Wednesday, March 28, 2012

The gravestone of Alexander & Rosa Lorig

Gravestone of Alexander and Rosa Lorig found in the Jewish cemetery at Gemünden, Rhein-Hunrück, Germany
[photo: sim friedhof.htm]

Here is something else that may be of interest to the Lorig Family Group. This is a Jewish gravestone from the village of Gemünden, Rhein-Hunsrück, Germany showing Alexander Lorig born 29 January 1824 in Butzweiler died 28 October 1916 [buried in Gemünden] and his wife, Rosa [maiden name appears to be Viktor], born 11 June 1832 in Sp---- [not legible] died 7 January 1917 [buried in Gemünden]. They are related to the noted sociologist Louis Wirth who left Germany for America in 1911. He became a leading figure in the Chicago School of Sociology and is especially known for his essay “Urbanism as a Way of Life,” published in 1938. His parents were Rosalie Lorig and Joseph Wirth. There are several other Wirths buried in this same cemetery in Germany. See Wirth for more information.

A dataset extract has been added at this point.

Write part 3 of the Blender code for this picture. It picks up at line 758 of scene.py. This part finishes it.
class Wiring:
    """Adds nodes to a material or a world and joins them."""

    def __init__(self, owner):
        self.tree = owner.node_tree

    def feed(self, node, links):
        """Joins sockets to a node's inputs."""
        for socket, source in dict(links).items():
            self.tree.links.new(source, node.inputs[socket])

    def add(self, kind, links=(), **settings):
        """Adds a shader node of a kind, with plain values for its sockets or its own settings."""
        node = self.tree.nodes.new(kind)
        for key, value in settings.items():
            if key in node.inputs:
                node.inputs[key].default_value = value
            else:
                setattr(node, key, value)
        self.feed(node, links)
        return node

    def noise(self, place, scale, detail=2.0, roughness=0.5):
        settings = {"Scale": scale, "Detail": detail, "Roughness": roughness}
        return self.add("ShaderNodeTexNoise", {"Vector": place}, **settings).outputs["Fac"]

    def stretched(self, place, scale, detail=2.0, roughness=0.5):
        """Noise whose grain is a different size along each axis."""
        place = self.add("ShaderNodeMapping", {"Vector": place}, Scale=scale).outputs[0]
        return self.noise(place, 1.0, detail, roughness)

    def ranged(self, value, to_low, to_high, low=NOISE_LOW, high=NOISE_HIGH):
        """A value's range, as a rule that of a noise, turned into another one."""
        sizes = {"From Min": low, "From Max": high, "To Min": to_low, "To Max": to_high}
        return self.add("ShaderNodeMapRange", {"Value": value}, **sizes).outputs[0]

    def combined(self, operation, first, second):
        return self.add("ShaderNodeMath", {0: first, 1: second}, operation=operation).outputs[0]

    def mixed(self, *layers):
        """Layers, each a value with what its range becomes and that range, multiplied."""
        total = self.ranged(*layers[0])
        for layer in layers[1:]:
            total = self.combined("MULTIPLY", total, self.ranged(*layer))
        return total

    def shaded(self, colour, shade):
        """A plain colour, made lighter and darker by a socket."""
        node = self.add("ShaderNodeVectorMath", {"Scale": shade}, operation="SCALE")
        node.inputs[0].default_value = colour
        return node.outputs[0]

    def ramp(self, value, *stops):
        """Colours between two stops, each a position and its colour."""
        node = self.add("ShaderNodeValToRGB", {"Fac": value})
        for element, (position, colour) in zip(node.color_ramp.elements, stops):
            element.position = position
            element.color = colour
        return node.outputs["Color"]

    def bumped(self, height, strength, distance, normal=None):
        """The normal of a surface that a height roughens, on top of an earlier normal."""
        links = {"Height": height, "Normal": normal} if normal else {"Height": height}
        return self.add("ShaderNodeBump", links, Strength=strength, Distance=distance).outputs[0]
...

Even though this couple is living some distance away from Trier and closer to Frankfurt at the time of death we can see from the gravestone that Alexander Lorig was born in Butzweiler which is near to Lorich, Beßlich, Kordel, Biewer, Trier and about 23 miles from Kesten. At this point I am not sure if we can prove that Alexander is connected to our other Lorigs, it will depend on the availability of searchable records, but geographically his birthplace certainly fits in with the rest of them. It will be interesting to see if we can find anything that connects this family with the others.

Section of road map with small towns highlighted
[map: Auto Atlas 1989/90 Bundesrepublik Deutschland 1:200.00]

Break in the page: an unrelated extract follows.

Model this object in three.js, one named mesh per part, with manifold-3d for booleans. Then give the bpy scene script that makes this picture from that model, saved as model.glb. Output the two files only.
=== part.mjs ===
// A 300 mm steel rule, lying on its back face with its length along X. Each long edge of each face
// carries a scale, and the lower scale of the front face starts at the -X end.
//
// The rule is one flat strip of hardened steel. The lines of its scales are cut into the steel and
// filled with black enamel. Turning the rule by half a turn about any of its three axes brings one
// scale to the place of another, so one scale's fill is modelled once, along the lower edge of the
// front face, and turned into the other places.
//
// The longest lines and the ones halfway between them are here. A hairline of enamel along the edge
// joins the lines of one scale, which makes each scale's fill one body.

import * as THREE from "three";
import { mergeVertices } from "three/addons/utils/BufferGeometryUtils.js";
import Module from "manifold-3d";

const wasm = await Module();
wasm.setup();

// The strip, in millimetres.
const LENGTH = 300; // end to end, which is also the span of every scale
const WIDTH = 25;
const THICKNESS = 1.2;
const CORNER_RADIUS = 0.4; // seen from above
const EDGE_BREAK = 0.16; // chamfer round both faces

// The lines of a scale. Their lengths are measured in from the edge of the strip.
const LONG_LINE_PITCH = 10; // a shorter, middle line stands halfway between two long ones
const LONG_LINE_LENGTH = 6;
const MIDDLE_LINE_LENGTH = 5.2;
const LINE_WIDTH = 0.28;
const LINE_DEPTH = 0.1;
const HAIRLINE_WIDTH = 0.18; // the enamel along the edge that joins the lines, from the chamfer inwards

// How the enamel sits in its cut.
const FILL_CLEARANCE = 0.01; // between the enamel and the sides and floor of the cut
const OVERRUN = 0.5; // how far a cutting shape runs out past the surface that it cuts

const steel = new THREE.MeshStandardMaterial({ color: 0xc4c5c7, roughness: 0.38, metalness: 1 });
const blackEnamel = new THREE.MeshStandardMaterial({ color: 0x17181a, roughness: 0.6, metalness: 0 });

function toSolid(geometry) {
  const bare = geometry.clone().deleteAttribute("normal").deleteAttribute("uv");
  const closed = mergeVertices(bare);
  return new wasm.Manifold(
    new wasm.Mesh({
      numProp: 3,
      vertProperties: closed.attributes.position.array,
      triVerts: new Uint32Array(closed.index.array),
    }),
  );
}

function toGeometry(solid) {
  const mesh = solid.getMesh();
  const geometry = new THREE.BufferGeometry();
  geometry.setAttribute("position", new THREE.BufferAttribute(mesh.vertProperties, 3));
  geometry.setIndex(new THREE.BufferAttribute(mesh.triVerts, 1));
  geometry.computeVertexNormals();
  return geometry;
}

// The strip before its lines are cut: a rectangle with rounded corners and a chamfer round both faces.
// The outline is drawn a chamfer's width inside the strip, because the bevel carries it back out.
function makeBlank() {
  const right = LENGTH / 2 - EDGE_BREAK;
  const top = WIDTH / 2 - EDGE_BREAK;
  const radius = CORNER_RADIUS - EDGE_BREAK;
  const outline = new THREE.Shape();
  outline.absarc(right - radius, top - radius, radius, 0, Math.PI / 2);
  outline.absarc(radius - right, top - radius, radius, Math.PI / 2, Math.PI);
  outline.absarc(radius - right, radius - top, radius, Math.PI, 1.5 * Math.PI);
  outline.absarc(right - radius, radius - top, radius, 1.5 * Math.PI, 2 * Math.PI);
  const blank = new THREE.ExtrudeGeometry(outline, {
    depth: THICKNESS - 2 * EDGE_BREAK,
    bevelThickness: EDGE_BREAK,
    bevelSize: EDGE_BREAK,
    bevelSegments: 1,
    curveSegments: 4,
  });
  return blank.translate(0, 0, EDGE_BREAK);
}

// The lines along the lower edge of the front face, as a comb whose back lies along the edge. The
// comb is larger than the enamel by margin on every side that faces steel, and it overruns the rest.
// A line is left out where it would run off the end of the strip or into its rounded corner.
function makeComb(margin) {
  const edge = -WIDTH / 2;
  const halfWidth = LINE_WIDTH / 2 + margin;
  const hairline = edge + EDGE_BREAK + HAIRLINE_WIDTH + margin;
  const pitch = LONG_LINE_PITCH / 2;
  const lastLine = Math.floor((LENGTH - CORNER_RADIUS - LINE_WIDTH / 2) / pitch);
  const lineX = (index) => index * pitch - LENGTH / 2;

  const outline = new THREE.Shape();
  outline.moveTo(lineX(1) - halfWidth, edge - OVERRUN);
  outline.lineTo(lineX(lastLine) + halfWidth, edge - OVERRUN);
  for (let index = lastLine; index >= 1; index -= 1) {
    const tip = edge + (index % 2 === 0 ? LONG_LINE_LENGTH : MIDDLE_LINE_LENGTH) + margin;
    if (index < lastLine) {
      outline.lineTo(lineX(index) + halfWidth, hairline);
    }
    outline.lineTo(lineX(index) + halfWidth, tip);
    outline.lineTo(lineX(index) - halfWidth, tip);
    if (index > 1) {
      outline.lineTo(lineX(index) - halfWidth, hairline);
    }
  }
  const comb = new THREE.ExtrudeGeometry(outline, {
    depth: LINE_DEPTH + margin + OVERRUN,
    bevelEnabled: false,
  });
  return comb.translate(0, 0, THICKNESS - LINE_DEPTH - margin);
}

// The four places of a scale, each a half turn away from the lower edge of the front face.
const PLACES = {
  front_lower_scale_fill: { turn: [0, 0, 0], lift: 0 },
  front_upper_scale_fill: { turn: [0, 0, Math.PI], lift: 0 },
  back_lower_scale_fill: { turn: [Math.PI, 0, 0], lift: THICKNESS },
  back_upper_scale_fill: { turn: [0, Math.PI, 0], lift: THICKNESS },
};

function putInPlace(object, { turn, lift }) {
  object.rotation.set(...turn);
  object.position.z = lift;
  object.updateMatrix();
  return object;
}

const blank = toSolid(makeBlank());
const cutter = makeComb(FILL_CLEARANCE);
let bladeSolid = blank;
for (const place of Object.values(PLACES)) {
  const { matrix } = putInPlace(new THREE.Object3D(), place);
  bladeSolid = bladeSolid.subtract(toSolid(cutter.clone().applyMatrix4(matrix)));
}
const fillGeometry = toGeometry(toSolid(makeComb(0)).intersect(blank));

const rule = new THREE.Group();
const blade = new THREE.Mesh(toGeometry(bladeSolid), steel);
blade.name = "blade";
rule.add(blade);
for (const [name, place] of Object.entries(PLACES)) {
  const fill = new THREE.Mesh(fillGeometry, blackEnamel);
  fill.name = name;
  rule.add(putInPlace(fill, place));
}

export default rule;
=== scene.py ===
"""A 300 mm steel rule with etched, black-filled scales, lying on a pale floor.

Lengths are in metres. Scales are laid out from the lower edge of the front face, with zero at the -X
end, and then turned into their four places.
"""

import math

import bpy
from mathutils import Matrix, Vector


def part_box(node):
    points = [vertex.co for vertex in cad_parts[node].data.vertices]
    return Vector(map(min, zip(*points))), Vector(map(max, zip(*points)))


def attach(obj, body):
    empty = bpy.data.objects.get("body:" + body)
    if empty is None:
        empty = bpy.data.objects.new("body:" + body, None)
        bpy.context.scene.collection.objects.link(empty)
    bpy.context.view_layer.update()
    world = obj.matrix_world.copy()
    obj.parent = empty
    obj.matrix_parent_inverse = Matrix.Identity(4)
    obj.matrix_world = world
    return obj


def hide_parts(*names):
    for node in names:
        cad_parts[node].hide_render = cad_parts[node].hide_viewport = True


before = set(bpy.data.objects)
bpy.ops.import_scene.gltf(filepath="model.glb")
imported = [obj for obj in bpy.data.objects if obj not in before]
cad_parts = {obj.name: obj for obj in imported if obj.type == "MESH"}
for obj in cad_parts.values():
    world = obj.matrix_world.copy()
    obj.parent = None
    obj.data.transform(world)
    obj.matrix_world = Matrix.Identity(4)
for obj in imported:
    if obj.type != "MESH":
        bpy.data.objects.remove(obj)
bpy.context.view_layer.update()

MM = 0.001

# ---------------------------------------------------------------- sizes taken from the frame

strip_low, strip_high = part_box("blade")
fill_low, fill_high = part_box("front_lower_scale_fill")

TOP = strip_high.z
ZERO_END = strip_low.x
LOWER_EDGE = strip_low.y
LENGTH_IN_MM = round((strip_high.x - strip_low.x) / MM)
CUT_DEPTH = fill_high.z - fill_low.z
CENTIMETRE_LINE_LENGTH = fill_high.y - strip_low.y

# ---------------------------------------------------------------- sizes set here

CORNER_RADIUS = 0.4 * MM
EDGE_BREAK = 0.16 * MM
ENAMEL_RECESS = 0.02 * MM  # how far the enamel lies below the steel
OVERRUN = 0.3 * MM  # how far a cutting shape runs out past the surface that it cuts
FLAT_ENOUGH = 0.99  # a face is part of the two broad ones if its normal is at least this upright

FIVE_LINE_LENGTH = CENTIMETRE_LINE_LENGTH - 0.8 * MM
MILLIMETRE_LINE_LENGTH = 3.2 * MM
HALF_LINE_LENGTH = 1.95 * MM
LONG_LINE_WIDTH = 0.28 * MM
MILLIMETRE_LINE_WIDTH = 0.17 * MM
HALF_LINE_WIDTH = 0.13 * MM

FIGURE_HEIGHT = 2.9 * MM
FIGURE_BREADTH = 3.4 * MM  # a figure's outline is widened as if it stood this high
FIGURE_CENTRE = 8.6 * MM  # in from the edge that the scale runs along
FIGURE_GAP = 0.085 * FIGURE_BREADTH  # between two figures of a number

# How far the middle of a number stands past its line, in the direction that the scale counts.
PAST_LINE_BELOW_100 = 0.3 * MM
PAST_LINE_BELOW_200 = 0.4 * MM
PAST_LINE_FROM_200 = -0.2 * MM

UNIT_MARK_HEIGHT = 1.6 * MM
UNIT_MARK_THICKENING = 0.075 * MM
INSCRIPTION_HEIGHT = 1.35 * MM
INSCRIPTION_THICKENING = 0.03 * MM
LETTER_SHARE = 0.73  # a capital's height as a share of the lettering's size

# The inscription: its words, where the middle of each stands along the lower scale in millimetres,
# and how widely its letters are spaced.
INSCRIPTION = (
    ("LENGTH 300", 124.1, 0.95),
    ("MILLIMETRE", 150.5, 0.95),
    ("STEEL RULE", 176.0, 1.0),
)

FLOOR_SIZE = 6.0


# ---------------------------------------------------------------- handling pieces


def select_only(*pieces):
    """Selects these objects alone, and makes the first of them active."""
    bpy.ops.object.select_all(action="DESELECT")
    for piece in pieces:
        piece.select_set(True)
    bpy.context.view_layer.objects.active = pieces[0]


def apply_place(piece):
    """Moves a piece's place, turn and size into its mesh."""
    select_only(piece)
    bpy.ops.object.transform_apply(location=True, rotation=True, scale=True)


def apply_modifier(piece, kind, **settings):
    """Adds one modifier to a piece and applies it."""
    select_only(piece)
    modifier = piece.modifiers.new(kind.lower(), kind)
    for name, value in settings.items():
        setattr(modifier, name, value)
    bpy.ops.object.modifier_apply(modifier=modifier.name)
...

Stephan Lorig pointed me toward a couple of Jewish websites [that fortunately had English version buttons] and I will paraphrase material found on them--Gemünden had a small community of about 100 Jews in the early 19th century that peaked to about 147 persons in the mid to late 1850s. Most of these people were engaged in trade. They had their own Jewish school with the lessons taught in German and following the same curriculum as the Christian schools. In 1874 the Jewish school was closed and the children were transferred to a Protestant school. By 1930 the Jewish population had dwindled to 60 persons most of whom dealt with cattle. The synagogue was set on fire during Kristallnacht in 1938 and five people were deported east. Please see sim synagoge.htm for the complete text. [reference: Article from "The Encyclopedia of Jewish life Before and During the Holocaust". 
First published in 2001 by NEW YORK UNIVERSITY PRESS; Copyright © 2001 by Yad Vashem Jerusalem, Israel.]

The old cemetery at Scholssberg was used up to about 1815 and then a newer cemetery was in use from that time until approximately 1942. The cemetery has been an historical monument since 1992 is maintained and is in good condition. The grounds cover about 26 acres.

The picture of the gravestone at the top of the post is the original photograph as it appears on Thanks to Stephan who sent me the photo and the link via email. I took this photograph to my neighbor, Will, who is a Rabbi and asked him to look at it for me. He was not able to translate all the text because the Hebrew letters were not distinct enough on the photo to read but he was able to read enough to tell me it basically says something like “Here lies Alexander son of Mordecai and the dates including the month of Tevet [the 10th of the 13 Jewish months].” The Hebrew portion of the text on the stone would have the dates in the Jewish calendar and the German writing at the bottom of the stone has the dates in the Gregorian calendar. It would be a typical inscription on a Jewish headstone such as this. He asked if there was a town by the name of Lorig nearby and then said that most of the Jews took the name of towns as their surnames rather than use a patronymic or other descriptive names. He did not think there were Jews living in this area of Germany earlier than about 1700 or 1750 so if we find that there were some here in the 1600s I think he will be very interested in that. He kindly offered to help with Hebrew translations and historical background if we find more.

Here’s what had to be done to the image to help read the inscriptions.

Step one—inverse the image

Inversed image of gravestone
[photo: sim friedhof.htm]

The letters on the right side of the stone are still not clear enough to read.

Step two—change to a black and white image and sharpen

Black & White image of the headstone
[photo: sim friedhof.htm]

Unfortunately it is still not clear enough to read but it is a little better than the original full color image. I personally think that the inverse is a little clearer than either the color or the black and white. We will continue to investigate this and post results at a later date.


  1. Here's a translation of the Hebrew inscription: Here lie the man Alexander son of Mordechai who died on the 3rd of Tevet (4th month of the Jewish year)and his wife Reisechi (?) daughter of Palter who died on 9th of Tevet of the (Jewish) year 5677.
    Beloved and pleasant in their life and in their death they were not parted (Samuel B, chapter 1, verse 23).
    May their souls be bound in the bundle of the living (Jewish equivalent to R.I.P.).
    From Ruth Mueller (Jacoby)- a Lorig descendant.

    1. Thank you Ruth for that information, trying to keep it safe , as I am also related to Lorig,

  2. Thank you so much for sending this translation to me. It is much appreciated! I will put it in the blog as an update so others in the Lorig Family group can see it too.